Stated problem :: Copy out the records precisely, omitting pictures.

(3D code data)

● ● ● ●

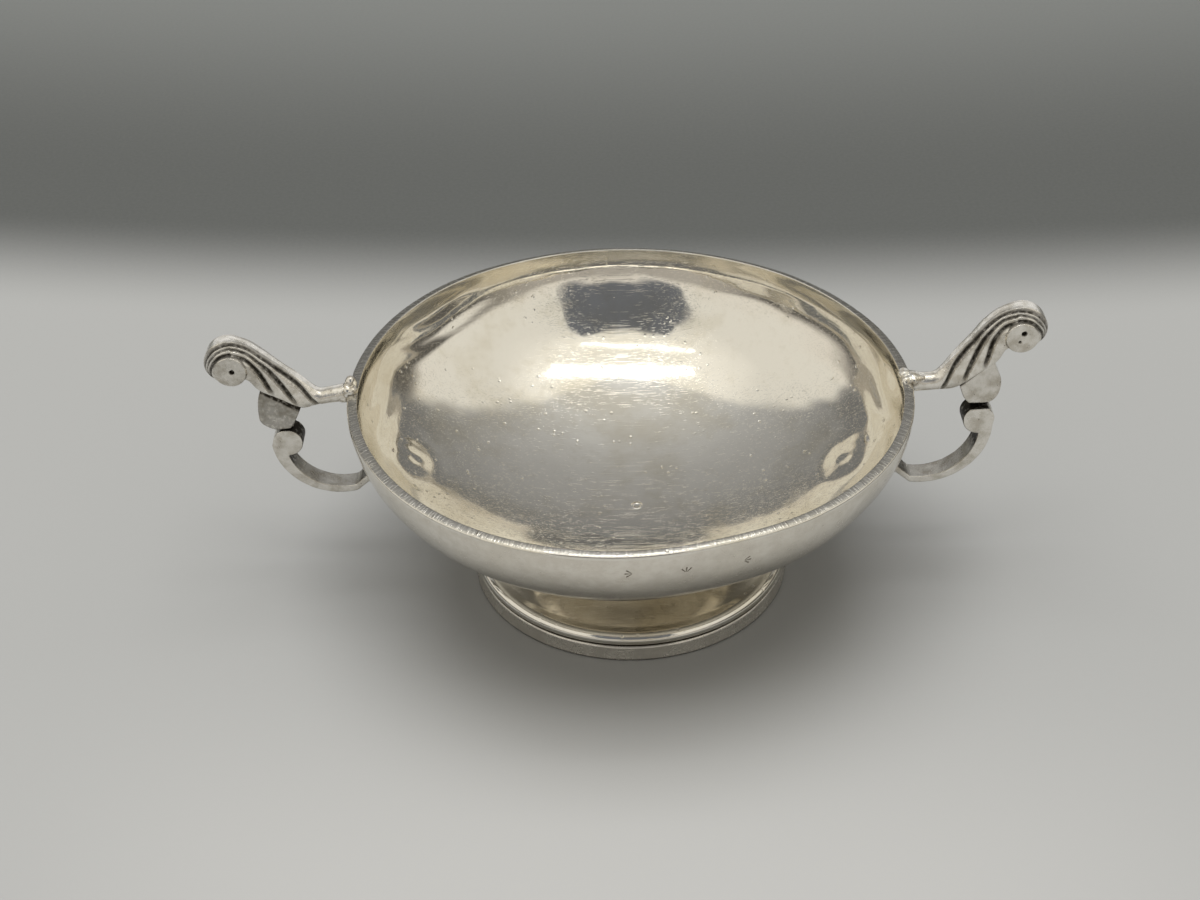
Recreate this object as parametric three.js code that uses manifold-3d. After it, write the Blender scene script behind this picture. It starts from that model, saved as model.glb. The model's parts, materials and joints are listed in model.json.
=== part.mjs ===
// A silver wedding cup: a raised bowl on a low pedestal foot, with two cast handles soldered on.
// Millimetres, +Z up. The origin is the centre of the foot's underside, and the handles lie along X.
import * as THREE from 'three';
import { mergeVertices } from 'three/addons/utils/BufferGeometryUtils.js';
import { ParametricGeometry } from 'three/addons/geometries/ParametricGeometry.js';
import Module from 'manifold-3d';

const wasm = await Module();
wasm.setup();

// The bowl. Its outside is a quarter of an ellipse from the lip down to the middle of its underside.
const rimRadius = 58;
const cupHeight = 45.9;
const bowlDepth = 33;
const bowlWall = 1.3;
const lipWidth = 2.3;
const lipFall = 0.75;
const lipDepth = 4;
const lipEdgeRound = 0.4;

// The foot: a raised pedestal with a rolled moulding, and the strip round its edge that the cup stands on
const footRadius = 33.9;
const bandHeight = 3.4;
const bandWidth = 1.9;
const bandFlare = 0.45;
const bandEdgeRound = 0.3;
const footWall = 1;
const rollRadius = 1.5;
const rollProud = 1.2;
const rollFromAngle = -75;
const rollToAngle = 82;
const neckRadius = 15;
const neckFlare = 1.5;
const coneRise = 1.6;
const neckBeadRadius = 0.7;

// The handles. Each has an arm with a fluted, rolled head, a lug below it, and a C-scroll down to the wall.
// Points on a handle are measured outwards and upwards from the spot on the lip where it is soldered.
const solderInset = 1;
const solderDrop = 0.4;

// The handles were set by hand, so each arm and each scroll has its own small angle, in degrees.
const leftArmAngle = -4.8;
const rightArmAngle = 4.8;
const leftScrollAngle = -3;
const rightScrollAngle = 3;

// The arm: a plain neck, a straight back up the fluted shank, and a head rolled round an eye
const armStart = 2.2;
const neckDipOut = 5;
const neckEnd = 8;
const neckTopUp = 0.6;
const neckStartRise = 0.3;
const neckDepth = 3.1;
const neckHalfWidth = 2;
const backFootOut = 6.8;
const backFootUp = 1.5;
const backTopOut = 15.9;
const backTopUp = 11.5;
const throatOut = 19.4;
const throatUp = 6.7;
const eyeOut = 22.6;
const eyeUp = 9.5;
const eyeDiscRadius = 3.45;
const eyeDiscProud = 0.3;
const eyePitWidth = 0.9;
const eyePitDepth = 0.7;
const headRadius = 5.7;
const headTailRadius = 3.7;
const headCoreRadius = 0.6;
const headHalfWidth = 4;
const fluteDepth = 0.8;

// The lug hangs from a flat seat under the shank
const seatInnerOut = 10.5;
const seatInnerUp = -1.7;
const seatOuterOut = 17.8;
const seatOuterUp = 3.95;
const lugThickness = 3.8;
const lugBulge = 1.9;
const lugFootInner = 1.7;
const lugFootOuter = 2.3;
const lugFootUp = -7.3;

// The scroll: a strap that tapers round an arc, with a volute at its head and a straight tail to the wall
const strapWidth = 4.6;
const strapTopThickness = 2.9;
const strapTipThickness = 1.5;
const innerArcReduction = 0.4;
const voluteRadius = 3.1;
const voluteOut = 14.7;
const voluteUp = -10.5;
const scrollRadius = 13.9;
const scrollOut = 3.9;
const scrollUp = -10.5;
const tailAngle = 258;
const wallSeatDrop = 16.6;
const castEdgeRound = 0.35;

// Solder, and the hairline that it fills between two pieces
const seam = 0.3;
const solderClearance = 0.2;
const padThickness = 0.9;
const padMargin = 1.1;
const rimSolderOut = 0.7;
const rimSolderReach = 2.1;
const rimSolderHalfWidth = 3.2;
const rimSolderDrop = 3.2;
const leftRimSolderRise = 3.4;
const rightRimSolderRise = 1.8;

// How finely the round forms are cut
const turnSegments = 56;
const bowlSteps = 11;
const curveSteps = 6;
const lumpSegments = 16;

const silver = { color: 0xc9c5bc, metalness: 1, roughness: 0.28 };
const wornSilver = { color: 0xaaa69c, metalness: 1, roughness: 0.42 };
const solderSilver = { color: 0xb5b0a4, metalness: 1, roughness: 0.5 };

const group = new THREE.Group();

// Solids from surfaces, and back

function solidFrom(geometry) {
  const bare = geometry.clone();
  bare.deleteAttribute('normal');
  bare.deleteAttribute('uv');
  const merged = mergeVertices(bare, 1e-4);
  const index = merged.index.array;
  const triangles = [];
  for (let i = 0; i < index.length; i += 3) {
    const [a, b, c] = [index[i], index[i + 1], index[i + 2]];
    if (a !== b && b !== c && c !== a) triangles.push(a, b, c);
  }
  const vertProperties = merged.attributes.position.array;
  const triVerts = Uint32Array.from(triangles);
  return new wasm.Manifold(new wasm.Mesh({ numProp: 3, vertProperties, triVerts }));
}

function geometryFrom(solid) {
  const mesh = solid.getMesh();
  const geometry = new THREE.BufferGeometry();
  geometry.setAttribute('position', new THREE.BufferAttribute(Float32Array.from(mesh.vertProperties), 3));
  geometry.setIndex(Array.from(mesh.triVerts));
  geometry.computeVertexNormals();
  return geometry;
}

function addPiece(parent, name, solid, finish) {
  const mesh = new THREE.Mesh(geometryFrom(solid), new THREE.MeshStandardMaterial(finish));
  mesh.name = name;
  parent.add(mesh);
  return mesh;
}

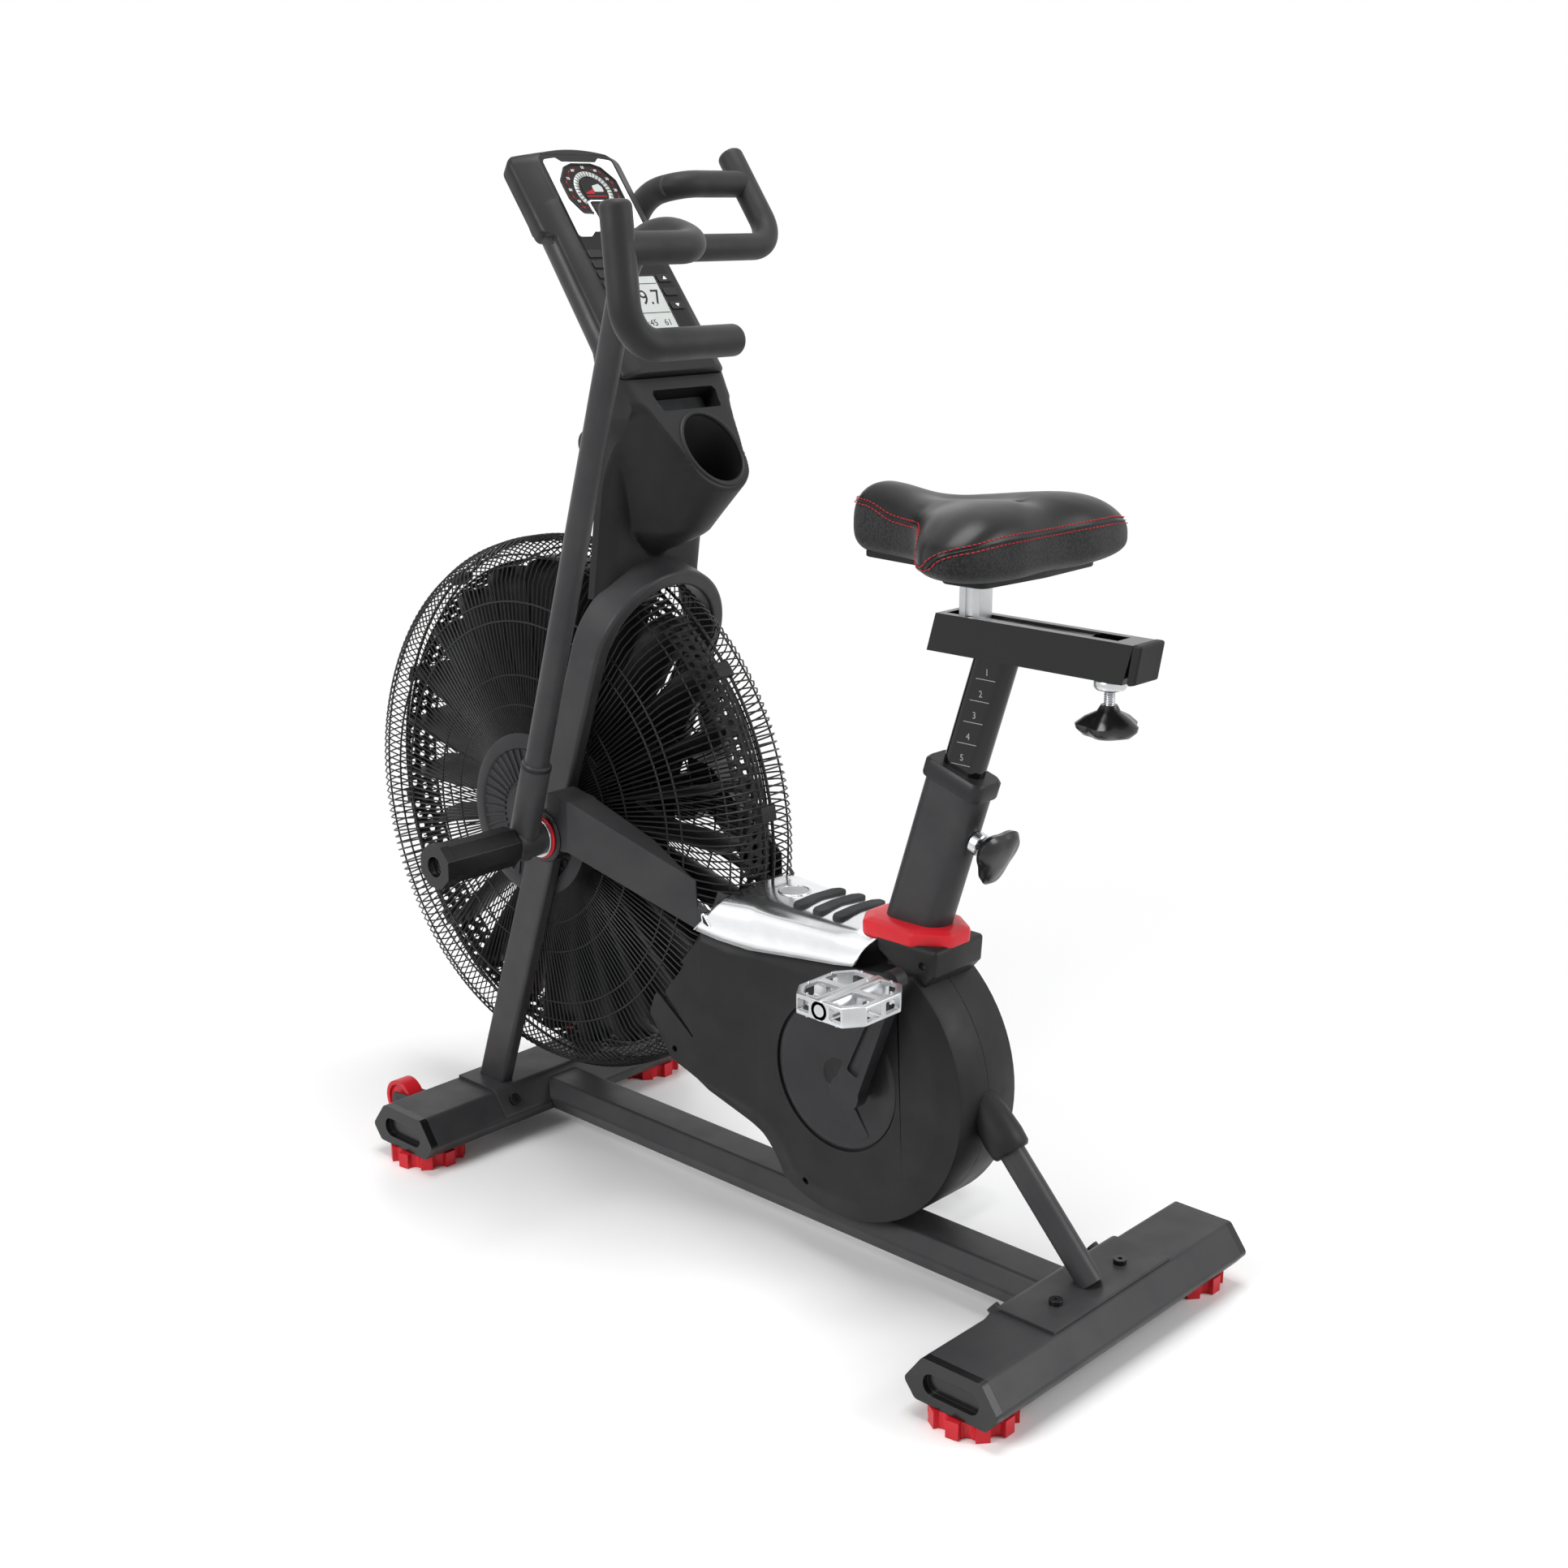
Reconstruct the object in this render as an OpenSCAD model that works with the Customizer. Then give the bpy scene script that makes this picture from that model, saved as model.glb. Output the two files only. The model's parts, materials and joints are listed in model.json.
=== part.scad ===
// Air bike: a fan-resistance exercise bike with swinging arms.
// Millimetres. X runs to the rear (rider faces -X), Y to the rider's right, Z up.
// Origin: on the floor, at the middle of the bike's length and width.

/* [Base] */
// Distance between the centres of the two stabilisers
beam_spacing = 955; // [900:1:1150]
// Length of each stabiliser with its end caps
beam_length = 500; // [420:1:600]
// Widest part of a stabiliser's section
beam_width = 130; // [110:1:156]
// Flat on top of a stabiliser's section
beam_top_width = 80; // [66:1:96]
// Flat under a stabiliser's section
beam_bottom_width = 98; // [82:1:108]
// Height of a stabiliser's section
beam_height = 54; // [45:1:65]
// Underside of the stabilisers above the floor
beam_clearance = 22; // [20:1:27]
// Wall of the stabilisers and of the base rail
beam_wall = 3; // [2:0.5:4]
// Width of the base rail
rail_width = 76; // [64:1:91]
// Height of the base rail
rail_height = 46; // [38:1:48]
// Thickness of the folded bracket plates
bracket_plate = 4; // [3:0.5:5]
// Radius of a levelling foot over its lobes
foot_radius = 50; // [42:1:60]
// Number of lobes round a levelling foot
foot_lobes = 9; // [6:1:12]
// Distance of a foot's centre from the end of its stabiliser
foot_inset = 42; // [36:1:60]
// Radius of a transport wheel
wheel_radius = 28; // [23:1:33]
// Width of a transport wheel
wheel_width = 24; // [20:1:29]

/* [Fan and guard] */
// Height of the fan's axis
fan_height = 483; // [460:1:520]
// Fan axis behind the front stabiliser's centre
fan_setback = 91; // [70:1:110]
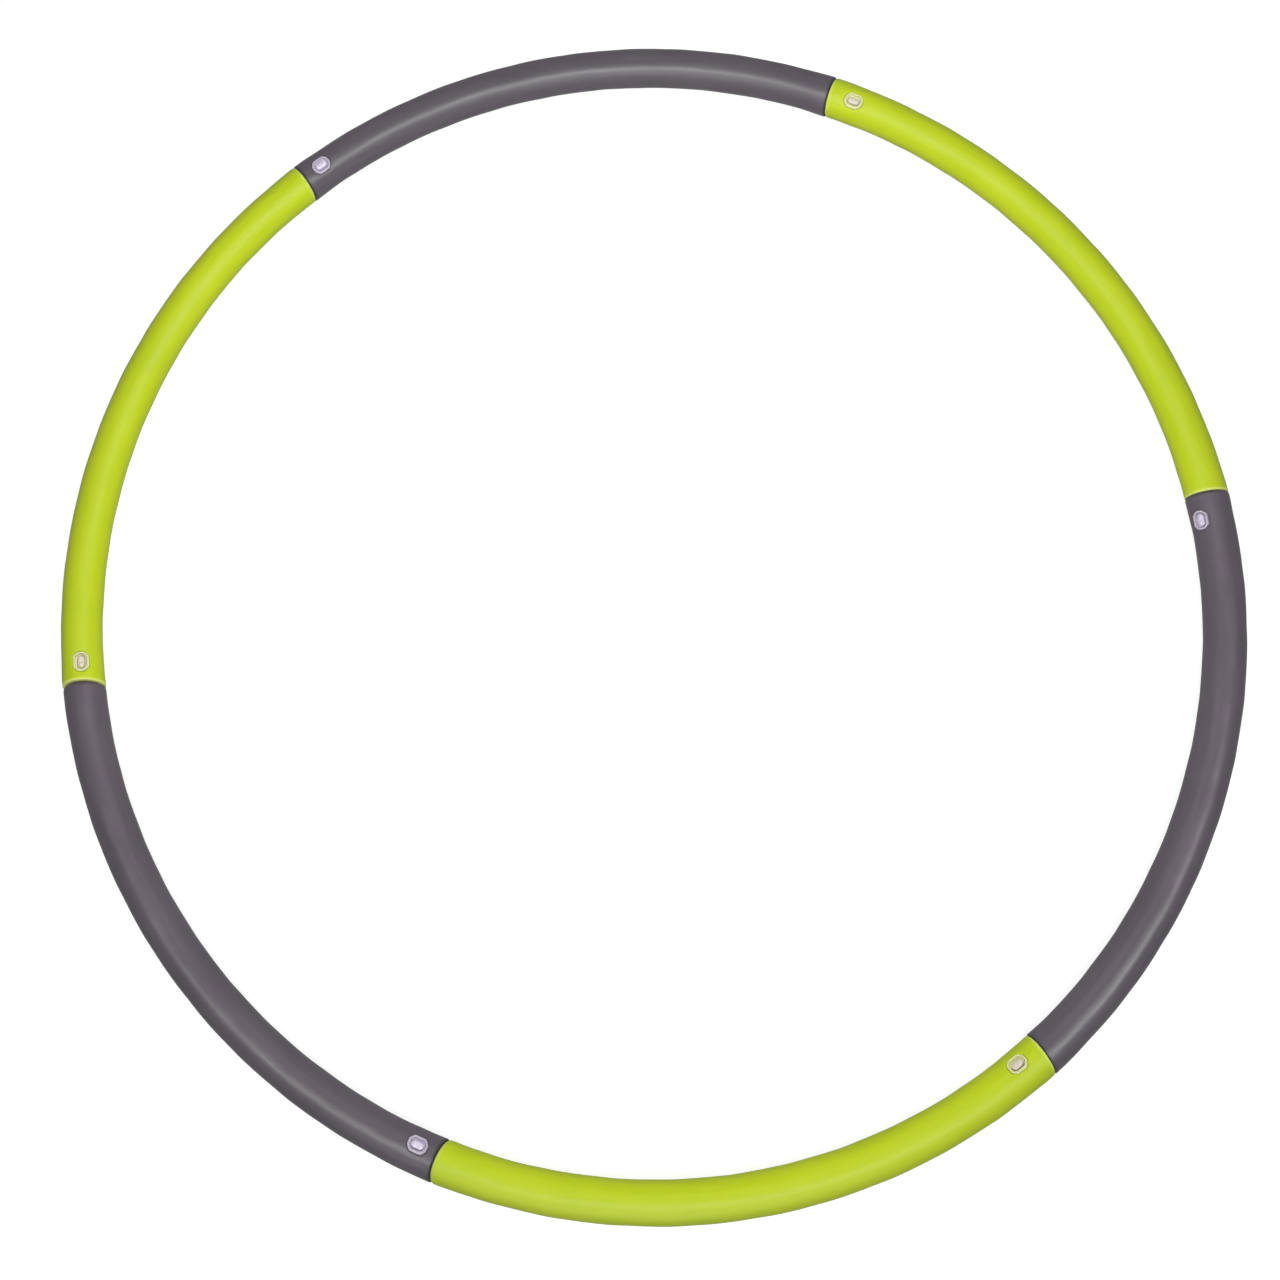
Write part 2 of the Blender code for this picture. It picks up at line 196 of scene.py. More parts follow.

● ● ● ●

Task solution ::
Recreate this object as parametric three.js code that uses manifold-3d. After it, write the Blender scene script behind this picture. It starts from that model, saved as model.glb. The model's parts, materials and joints are listed in model.json.
=== part.mjs ===
// A silver wedding cup: a raised bowl on a low pedestal foot, with two cast handles soldered on.
// Millimetres, +Z up. The origin is the centre of the foot's underside, and the handles lie along X.
import * as THREE from 'three';
import { mergeVertices } from 'three/addons/utils/BufferGeometryUtils.js';
import { ParametricGeometry } from 'three/addons/geometries/ParametricGeometry.js';
import Module from 'manifold-3d';

const wasm = await Module();
wasm.setup();

// The bowl. Its outside is a quarter of an ellipse from the lip down to the middle of its underside.
const rimRadius = 58;
const cupHeight = 45.9;
const bowlDepth = 33;
const bowlWall = 1.3;
const lipWidth = 2.3;
const lipFall = 0.75;
const lipDepth = 4;
const lipEdgeRound = 0.4;

// The foot: a raised pedestal with a rolled moulding, and the strip round its edge that the cup stands on
const footRadius = 33.9;
const bandHeight = 3.4;
const bandWidth = 1.9;
const bandFlare = 0.45;
const bandEdgeRound = 0.3;
const footWall = 1;
const rollRadius = 1.5;
const rollProud = 1.2;
const rollFromAngle = -75;
const rollToAngle = 82;
const neckRadius = 15;
const neckFlare = 1.5;
const coneRise = 1.6;
const neckBeadRadius = 0.7;

// The handles. Each has an arm with a fluted, rolled head, a lug below it, and a C-scroll down to the wall.
// Points on a handle are measured outwards and upwards from the spot on the lip where it is soldered.
const solderInset = 1;
const solderDrop = 0.4;

// The handles were set by hand, so each arm and each scroll has its own small angle, in degrees.
const leftArmAngle = -4.8;
const rightArmAngle = 4.8;
const leftScrollAngle = -3;
const rightScrollAngle = 3;

// The arm: a plain neck, a straight back up the fluted shank, and a head rolled round an eye
const armStart = 2.2;
const neckDipOut = 5;
const neckEnd = 8;
const neckTopUp = 0.6;
const neckStartRise = 0.3;
const neckDepth = 3.1;
const neckHalfWidth = 2;
const backFootOut = 6.8;
const backFootUp = 1.5;
const backTopOut = 15.9;
const backTopUp = 11.5;
const throatOut = 19.4;
const throatUp = 6.7;
const eyeOut = 22.6;
const eyeUp = 9.5;
const eyeDiscRadius = 3.45;
const eyeDiscProud = 0.3;
const eyePitWidth = 0.9;
const eyePitDepth = 0.7;
const headRadius = 5.7;
const headTailRadius = 3.7;
const headCoreRadius = 0.6;
const headHalfWidth = 4;
const fluteDepth = 0.8;

// The lug hangs from a flat seat under the shank
const seatInnerOut = 10.5;
const seatInnerUp = -1.7;
const seatOuterOut = 17.8;
const seatOuterUp = 3.95;
const lugThickness = 3.8;
const lugBulge = 1.9;
const lugFootInner = 1.7;
const lugFootOuter = 2.3;
const lugFootUp = -7.3;

// The scroll: a strap that tapers round an arc, with a volute at its head and a straight tail to the wall
const strapWidth = 4.6;
const strapTopThickness = 2.9;
const strapTipThickness = 1.5;
const innerArcReduction = 0.4;
const voluteRadius = 3.1;
const voluteOut = 14.7;
const voluteUp = -10.5;
const scrollRadius = 13.9;
const scrollOut = 3.9;
const scrollUp = -10.5;
const tailAngle = 258;
const wallSeatDrop = 16.6;
const castEdgeRound = 0.35;

// Solder, and the hairline that it fills between two pieces
const seam = 0.3;
const solderClearance = 0.2;
const padThickness = 0.9;
const padMargin = 1.1;
const rimSolderOut = 0.7;
const rimSolderReach = 2.1;
const rimSolderHalfWidth = 3.2;
const rimSolderDrop = 3.2;
const leftRimSolderRise = 3.4;
const rightRimSolderRise = 1.8;

// How finely the round forms are cut
const turnSegments = 56;
const bowlSteps = 11;
const curveSteps = 6;
const lumpSegments = 16;

const silver = { color: 0xc9c5bc, metalness: 1, roughness: 0.28 };
const wornSilver = { color: 0xaaa69c, metalness: 1, roughness: 0.42 };
const solderSilver = { color: 0xb5b0a4, metalness: 1, roughness: 0.5 };

const group = new THREE.Group();

// Solids from surfaces, and back

function solidFrom(geometry) {
  const bare = geometry.clone();
  bare.deleteAttribute('normal');
  bare.deleteAttribute('uv');
  const merged = mergeVertices(bare, 1e-4);
  const index = merged.index.array;
  const triangles = [];
  for (let i = 0; i < index.length; i += 3) {
    const [a, b, c] = [index[i], index[i + 1], index[i + 2]];
    if (a !== b && b !== c && c !== a) triangles.push(a, b, c);
  }
  const vertProperties = merged.attributes.position.array;
  const triVerts = Uint32Array.from(triangles);
  return new wasm.Manifold(new wasm.Mesh({ numProp: 3, vertProperties, triVerts }));
}

function geometryFrom(solid) {
  const mesh = solid.getMesh();
  const geometry = new THREE.BufferGeometry();
  geometry.setAttribute('position', new THREE.BufferAttribute(Float32Array.from(mesh.vertProperties), 3));
  geometry.setIndex(Array.from(mesh.triVerts));
  geometry.computeVertexNormals();
  return geometry;
}

function addPiece(parent, name, solid, finish) {
  const mesh = new THREE.Mesh(geometryFrom(solid), new THREE.MeshStandardMaterial(finish));
  mesh.name = name;
  parent.add(mesh);
  return mesh;
}

Reconstruct the object in this render as an OpenSCAD model that works with the Customizer. Then give the bpy scene script that makes this picture from that model, saved as model.glb. Output the two files only. The model's parts, materials and joints are listed in model.json.
=== part.scad ===
// Air bike: a fan-resistance exercise bike with swinging arms.
// Millimetres. X runs to the rear (rider faces -X), Y to the rider's right, Z up.
// Origin: on the floor, at the middle of the bike's length and width.

/* [Base] */
// Distance between the centres of the two stabilisers
beam_spacing = 955; // [900:1:1150]
// Length of each stabiliser with its end caps
beam_length = 500; // [420:1:600]
// Widest part of a stabiliser's section
beam_width = 130; // [110:1:156]
// Flat on top of a stabiliser's section
beam_top_width = 80; // [66:1:96]
// Flat under a stabiliser's section
beam_bottom_width = 98; // [82:1:108]
// Height of a stabiliser's section
beam_height = 54; // [45:1:65]
// Underside of the stabilisers above the floor
beam_clearance = 22; // [20:1:27]
// Wall of the stabilisers and of the base rail
beam_wall = 3; // [2:0.5:4]
// Width of the base rail
rail_width = 76; // [64:1:91]
// Height of the base rail
rail_height = 46; // [38:1:48]
// Thickness of the folded bracket plates
bracket_plate = 4; // [3:0.5:5]
// Radius of a levelling foot over its lobes
foot_radius = 50; // [42:1:60]
// Number of lobes round a levelling foot
foot_lobes = 9; // [6:1:12]
// Distance of a foot's centre from the end of its stabiliser
foot_inset = 42; // [36:1:60]
// Radius of a transport wheel
wheel_radius = 28; // [23:1:33]
// Width of a transport wheel
wheel_width = 24; // [20:1:29]

/* [Fan and guard] */
// Height of the fan's axis
fan_height = 483; // [460:1:520]
// Fan axis behind the front stabiliser's centre
fan_setback = 91; // [70:1:110]
Write part 2 of the Blender code for this picture. It picks up at line 196 of scene.py. More parts follow.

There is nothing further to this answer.